Online tools simplify code reviews
Gladly, the major code hosting platforms, such as GitHub, GitLab, and Atlassian‘s Bitbucket provide this functionality as a core part of the offering. Also, thanks to the excellence of their respective UIs’, they make code reviews trivial to conduct.
In the screenshot above, you can see an example discussion around a documentation change in the ownCloud Android app manual that I was involved in recently on GitHub. An aspect of the change has been marked as requiring further work. It’s trivial to see where the changes have been requested and, thanks to the review comments. So actioning this feedback will be quite reasonably straight-forward.
What’s more, whether we work together in an office, across a series of distributed offices, or from home offices and virtual locations around the globe, these tools are accessible 24/7. And any member of a team or the broader organization can review code changes and join in the conversation.

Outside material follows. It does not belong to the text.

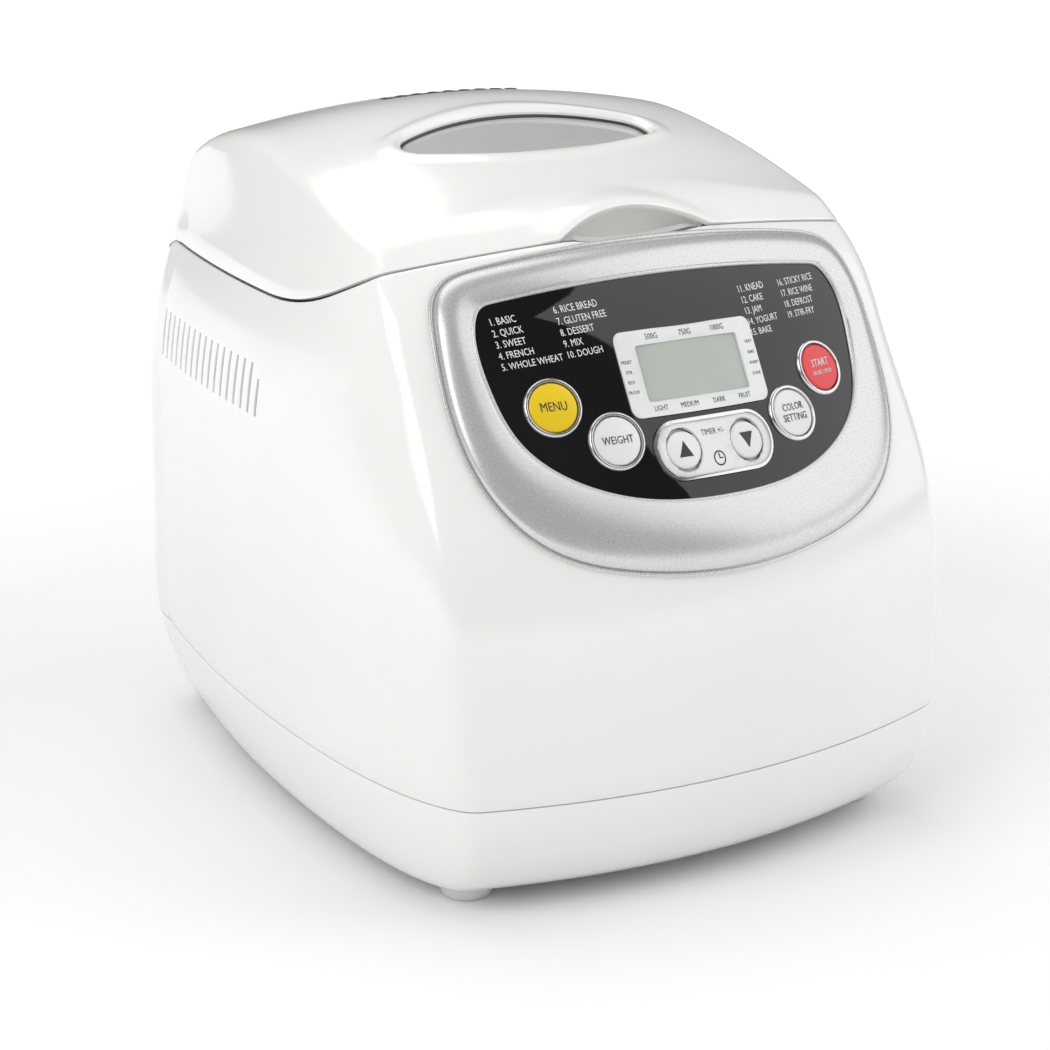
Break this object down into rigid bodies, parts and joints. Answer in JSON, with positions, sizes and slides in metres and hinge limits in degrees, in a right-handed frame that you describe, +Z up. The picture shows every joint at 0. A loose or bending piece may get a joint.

Manual code reviews have weaknesses
Where these tools fall down, however (or should I say, can be limited) is that the reviews require one or more people to conduct them. That means that each review requires someone to read through the changes to ensure that there have not been any regressions, code style violations, increased logic complexity, and so on.
Depending on the size and skill of your team, manual code reviews this could be quite time-consuming and quickly become a bottleneck to rapid, regular deployments. And the larger or more complex a codebase becomes, the greater the likelihood that delays will occur before proper reviews are able to be conducted.
Then there are factors that further complicate manual reviews. If developers don’t apply the same coding standards in their IDEs or text editors (such as using different line endings, whitespace, and tabs, etc.) it can be hard to notice every issue. For these, and other, reasons issues can be masked or made difficult to find.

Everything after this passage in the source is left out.